- [Stated exercise]:
Your task is to reproduce the entries below word for word.

==*==

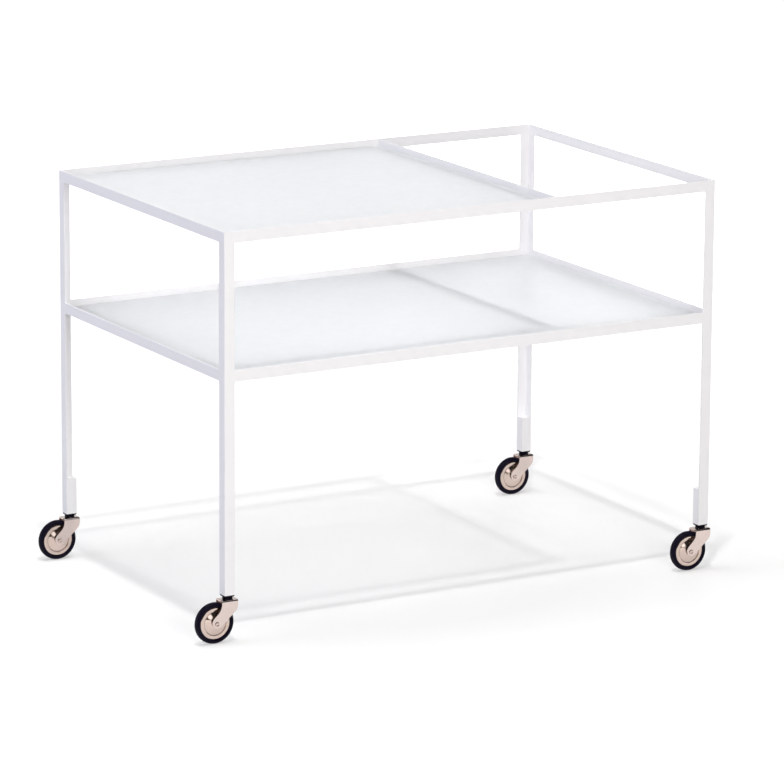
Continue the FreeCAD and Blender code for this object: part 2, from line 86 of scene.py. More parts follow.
def rounded_path(corners, radii, steps=5, closed=False):
    """Points along a 2-D line through the corners, each corner replaced by an arc of its radius.
    The arc's centre lies radius / sin(half the corner's angle) from the corner, on the line
    that halves it, and its points are weighted sums of the two spokes to its ends."""
    corner = np.array(corners, float)
    radius = np.array(radii, float)[:, None]
    to_last = np.roll(corner, 1, 0) - corner
    to_next = np.roll(corner, -1, 0) - corner
    to_last /= np.linalg.norm(to_last, axis=1, keepdims=True)
    to_next /= np.linalg.norm(to_next, axis=1, keepdims=True)
    half = np.arccos(np.clip((to_last * to_next).sum(1), -1, 1))[:, None] / 2
    middle = to_last + to_next
    middle /= np.maximum(np.linalg.norm(middle, axis=1, keepdims=True), 1e-12)
    centre = corner + middle * radius / np.sin(half)
    run = radius / np.tan(half)
    spoke_in, spoke_out = corner + to_last * run - centre, corner + to_next * run - centre
    sweep = np.maximum(np.pi - 2 * half, 1e-6)[:, :, None]
    t = np.linspace(0, 1, steps)[None, :, None]
    arcs = centre[:, None] + (np.sin((1 - t) * sweep) * spoke_in[:, None]
                              + np.sin(t * sweep) * spoke_out[:, None]) / np.sin(sweep)
    if not closed:
        arcs[0], arcs[-1] = corner[0], corner[-1]
    line = arcs.reshape(-1, 2)
    apart = np.linalg.norm(np.diff(line, axis=0), axis=1) > 1e-6
    line = line[np.concatenate([[True], apart])]
    return np.vstack([line, line[:1]]) if closed else line


def lengths_along(line):
    """Distance travelled along a line of points up to each of them."""
    return np.concatenate([[0], np.cumsum(np.linalg.norm(np.diff(line, axis=0), axis=1))])


def spaced(line, shares):
    """Points of a line at the given shares of its length."""
    travelled = lengths_along(line)
    at = np.asarray(shares) * travelled[-1]
    return np.stack([np.interp(at, travelled, line[:, k]) for k in range(line.shape[1])], -1)


def surface(name, points, around, along):
    """Mesh object over a table of points (rows, columns, 3) in metres: four-sided faces between
    neighbours, turned outwards by the sign of the enclosed volume, seam and poles merged.
    around and along are the map lengths in metres, kept as the piece's UV map."""
    rows, columns = points.shape[:2]
    number = np.arange(rows * columns).reshape(rows, columns)
    faces = np.stack([number[:-1, :-1], number[1:, :-1], number[1:, 1:], number[:-1, 1:]], -1)
    faces = faces.reshape(-1, 4)
    flat = points.reshape(-1, 3)
    a, b, c, d = (flat[faces[:, k]] for k in range(4))
    volume = (np.cross(a, b) * c).sum() + (np.cross(a, c) * d).sum()
    if volume < 0:
        faces = faces[:, ::-1]
    mesh = bpy.data.meshes.new(name)
    mesh.from_pydata(flat.tolist(), [], faces.tolist())
    lengths = np.stack(np.broadcast_arrays(around, along), -1).reshape(-1, 2)
    layer = mesh.uv_layers.new(name="lengths")
    layer.data.foreach_set("uv", lengths[faces.reshape(-1)].astype(np.float32).ravel())
    work = bmesh.new()
    work.from_mesh(mesh)
    bmesh.ops.remove_doubles(work, verts=work.verts, dist=MERGE_WITHIN)
    work.to_mesh(mesh)
    work.free()
    mesh.polygons.foreach_set("use_smooth", np.ones(len(mesh.polygons), bool))
    mesh.set_sharp_from_angle(angle=math.radians(SHARP_ANGLE))
    piece = bpy.data.objects.new(name, mesh)
    bpy.context.scene.collection.objects.link(piece)
    weighted = piece.modifiers.new("even_flats", "WEIGHTED_NORMAL")
    weighted.keep_sharp = True
    return piece


def turned(name, outline, centre, axis, steps):
    """Outline of (radius, along) millimetres turned about an axis through the centre:
    point = centre + axis * along + (side * cos + up * sin) * radius."""
    centre, axis = np.array(centre), np.array(axis, float)
    side = np.array([1.0, 0, 0])
    up = np.cross(side, axis)
    turn = np.linspace(0, 2 * np.pi, steps + 1)
    turn[-1] = 0
    spoke = np.cos(turn)[:, None] * side + np.sin(turn)[:, None] * up
    radius, height = outline[:, 0] * MM, outline[:, 1] * MM
    points = centre + spoke[:, None] * radius[None, :, None] + axis * height[None, :, None]
    around = np.linspace(0, 2 * np.pi, steps + 1)[:, None] * radius.max()
    return surface(name, points, around, lengths_along(outline)[None, :] * MM)


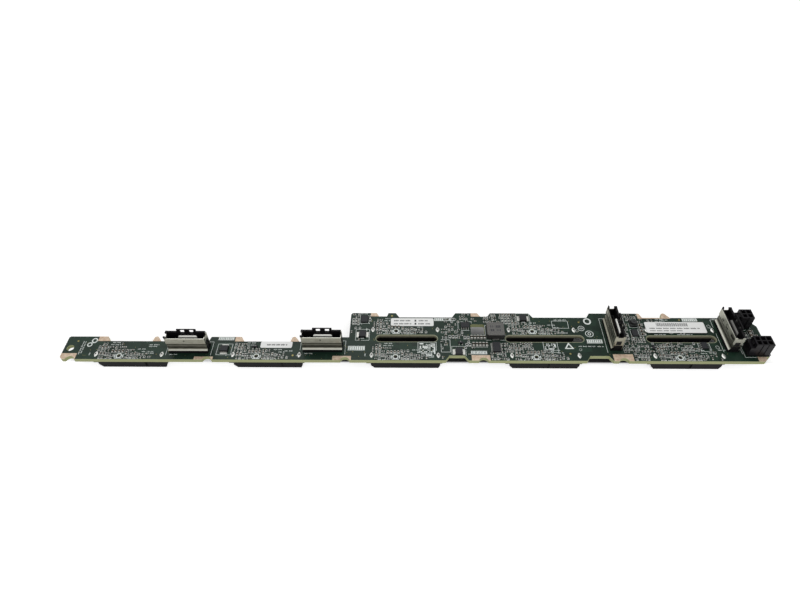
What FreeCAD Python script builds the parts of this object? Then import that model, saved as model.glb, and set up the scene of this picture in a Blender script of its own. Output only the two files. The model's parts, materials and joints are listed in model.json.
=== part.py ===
import FreeCAD, Part
import math
import os

os.makedirs("parts", exist_ok=True)

# Drive backplane board of a one-unit server, lying on its drive receptacles with
# the cable side up. Five drive columns along X, one or two rows of drives along Y.
# All sizes in millimetres. Working frame: x from the first chassis notch, y from the
# front edge of the board, z from the mating faces of the drive receptacles.

# ---------------------------------------------------------------- driving dimensions
# Bays and rows
notch_pitch = 78.0            # one half-round chassis notch per bay
row_pitch = 19.0              # lower drive row to upper drive row
bay_count = 5
first_tall_bay = 2            # bays from here on also carry the upper drive row

# Circuit board
board_thickness = 2.36
left_margin = 6.0             # board beyond the first notch
right_margin = 3.9            # board beyond the last notch
narrow_depth = 16.7           # board depth where there is one drive row
tall_start = 1.4              # tall part starts this far past its bay's notch
edge_recess = 3.4             # relief of the back edge between its tabs
hook_depth = 2.7              # small hook notches in the tall back edge
edge_slope = 2.1              # run of the sloped ends of tabs and recesses
notch_radius = 2.7
notch_rise = 0.5              # notch centre lies this far outside the front edge
front_recess = 3.5            # shallow reliefs of the front edge
corner_chamfer = 1.5
right_chamfer = 4.7
nick_radius = 0.9
tail_chamfer_x = 5.0          # big corner at the right end of the back edge
tail_chamfer_y = 6.5
bump_height = 3.6             # hook bumps on the back edge
mount_hole_radius = 2.1
mount_hole_inset = 3.6        # from the left end
mount_hole_y = 8.1
vent_width = 5.0
vent_y = 16.0
window_length = 8.0           # rectangular cut-out between bays
window_width = 7.7
window_y = 19.1
window_corner = 1.0
pad_thickness = 0.05          # bare copper at the chassis contact points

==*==

- [Problem solution]:
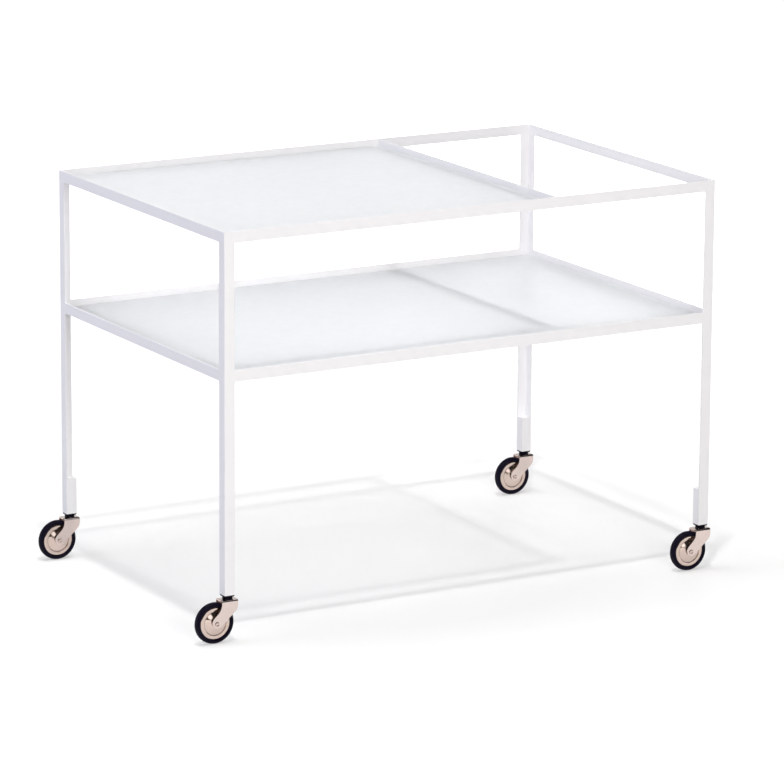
Continue the FreeCAD and Blender code for this object: part 2, from line 86 of scene.py. More parts follow.
def rounded_path(corners, radii, steps=5, closed=False):
    """Points along a 2-D line through the corners, each corner replaced by an arc of its radius.
    The arc's centre lies radius / sin(half the corner's angle) from the corner, on the line
    that halves it, and its points are weighted sums of the two spokes to its ends."""
    corner = np.array(corners, float)
    radius = np.array(radii, float)[:, None]
    to_last = np.roll(corner, 1, 0) - corner
    to_next = np.roll(corner, -1, 0) - corner
    to_last /= np.linalg.norm(to_last, axis=1, keepdims=True)
    to_next /= np.linalg.norm(to_next, axis=1, keepdims=True)
    half = np.arccos(np.clip((to_last * to_next).sum(1), -1, 1))[:, None] / 2
    middle = to_last + to_next
    middle /= np.maximum(np.linalg.norm(middle, axis=1, keepdims=True), 1e-12)
    centre = corner + middle * radius / np.sin(half)
    run = radius / np.tan(half)
    spoke_in, spoke_out = corner + to_last * run - centre, corner + to_next * run - centre
    sweep = np.maximum(np.pi - 2 * half, 1e-6)[:, :, None]
    t = np.linspace(0, 1, steps)[None, :, None]
    arcs = centre[:, None] + (np.sin((1 - t) * sweep) * spoke_in[:, None]
                              + np.sin(t * sweep) * spoke_out[:, None]) / np.sin(sweep)
    if not closed:
        arcs[0], arcs[-1] = corner[0], corner[-1]
    line = arcs.reshape(-1, 2)
    apart = np.linalg.norm(np.diff(line, axis=0), axis=1) > 1e-6
    line = line[np.concatenate([[True], apart])]
    return np.vstack([line, line[:1]]) if closed else line


def lengths_along(line):
    """Distance travelled along a line of points up to each of them."""
    return np.concatenate([[0], np.cumsum(np.linalg.norm(np.diff(line, axis=0), axis=1))])


def spaced(line, shares):
    """Points of a line at the given shares of its length."""
    travelled = lengths_along(line)
    at = np.asarray(shares) * travelled[-1]
    return np.stack([np.interp(at, travelled, line[:, k]) for k in range(line.shape[1])], -1)


def surface(name, points, around, along):
    """Mesh object over a table of points (rows, columns, 3) in metres: four-sided faces between
    neighbours, turned outwards by the sign of the enclosed volume, seam and poles merged.
    around and along are the map lengths in metres, kept as the piece's UV map."""
    rows, columns = points.shape[:2]
    number = np.arange(rows * columns).reshape(rows, columns)
    faces = np.stack([number[:-1, :-1], number[1:, :-1], number[1:, 1:], number[:-1, 1:]], -1)
    faces = faces.reshape(-1, 4)
    flat = points.reshape(-1, 3)
    a, b, c, d = (flat[faces[:, k]] for k in range(4))
    volume = (np.cross(a, b) * c).sum() + (np.cross(a, c) * d).sum()
    if volume < 0:
        faces = faces[:, ::-1]
    mesh = bpy.data.meshes.new(name)
    mesh.from_pydata(flat.tolist(), [], faces.tolist())
    lengths = np.stack(np.broadcast_arrays(around, along), -1).reshape(-1, 2)
    layer = mesh.uv_layers.new(name="lengths")
    layer.data.foreach_set("uv", lengths[faces.reshape(-1)].astype(np.float32).ravel())
    work = bmesh.new()
    work.from_mesh(mesh)
    bmesh.ops.remove_doubles(work, verts=work.verts, dist=MERGE_WITHIN)
    work.to_mesh(mesh)
    work.free()
    mesh.polygons.foreach_set("use_smooth", np.ones(len(mesh.polygons), bool))
    mesh.set_sharp_from_angle(angle=math.radians(SHARP_ANGLE))
    piece = bpy.data.objects.new(name, mesh)
    bpy.context.scene.collection.objects.link(piece)
    weighted = piece.modifiers.new("even_flats", "WEIGHTED_NORMAL")
    weighted.keep_sharp = True
    return piece


def turned(name, outline, centre, axis, steps):
    """Outline of (radius, along) millimetres turned about an axis through the centre:
    point = centre + axis * along + (side * cos + up * sin) * radius."""
    centre, axis = np.array(centre), np.array(axis, float)
    side = np.array([1.0, 0, 0])
    up = np.cross(side, axis)
    turn = np.linspace(0, 2 * np.pi, steps + 1)
    turn[-1] = 0
    spoke = np.cos(turn)[:, None] * side + np.sin(turn)[:, None] * up
    radius, height = outline[:, 0] * MM, outline[:, 1] * MM
    points = centre + spoke[:, None] * radius[None, :, None] + axis * height[None, :, None]
    around = np.linspace(0, 2 * np.pi, steps + 1)[:, None] * radius.max()
    return surface(name, points, around, lengths_along(outline)[None, :] * MM)


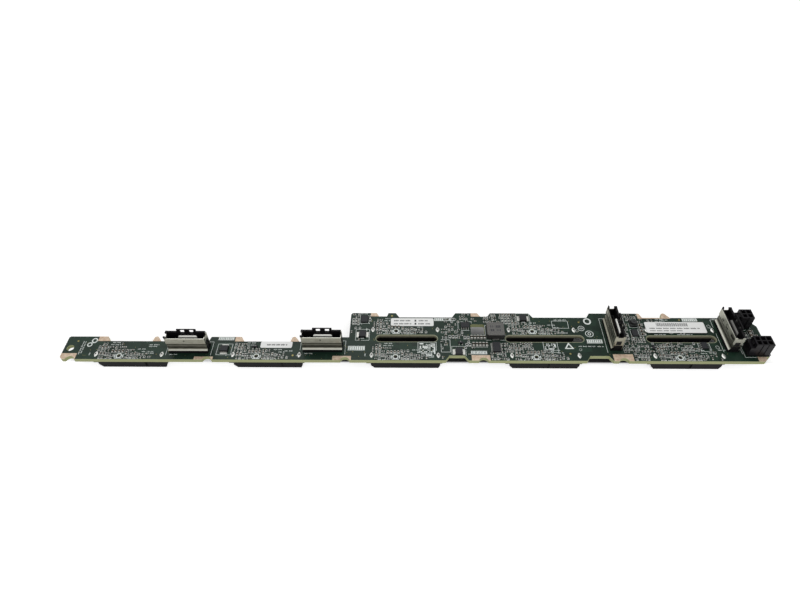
What FreeCAD Python script builds the parts of this object? Then import that model, saved as model.glb, and set up the scene of this picture in a Blender script of its own. Output only the two files. The model's parts, materials and joints are listed in model.json.
=== part.py ===
import FreeCAD, Part
import math
import os

os.makedirs("parts", exist_ok=True)

# Drive backplane board of a one-unit server, lying on its drive receptacles with
# the cable side up. Five drive columns along X, one or two rows of drives along Y.
# All sizes in millimetres. Working frame: x from the first chassis notch, y from the
# front edge of the board, z from the mating faces of the drive receptacles.

# ---------------------------------------------------------------- driving dimensions
# Bays and rows
notch_pitch = 78.0            # one half-round chassis notch per bay
row_pitch = 19.0              # lower drive row to upper drive row
bay_count = 5
first_tall_bay = 2            # bays from here on also carry the upper drive row

# Circuit board
board_thickness = 2.36
left_margin = 6.0             # board beyond the first notch
right_margin = 3.9            # board beyond the last notch
narrow_depth = 16.7           # board depth where there is one drive row
tall_start = 1.4              # tall part starts this far past its bay's notch
edge_recess = 3.4             # relief of the back edge between its tabs
hook_depth = 2.7              # small hook notches in the tall back edge
edge_slope = 2.1              # run of the sloped ends of tabs and recesses
notch_radius = 2.7
notch_rise = 0.5              # notch centre lies this far outside the front edge
front_recess = 3.5            # shallow reliefs of the front edge
corner_chamfer = 1.5
right_chamfer = 4.7
nick_radius = 0.9
tail_chamfer_x = 5.0          # big corner at the right end of the back edge
tail_chamfer_y = 6.5
bump_height = 3.6             # hook bumps on the back edge
mount_hole_radius = 2.1
mount_hole_inset = 3.6        # from the left end
mount_hole_y = 8.1
vent_width = 5.0
vent_y = 16.0
window_length = 8.0           # rectangular cut-out between bays
window_width = 7.7
window_y = 19.1
window_corner = 1.0
pad_thickness = 0.05          # bare copper at the chassis contact points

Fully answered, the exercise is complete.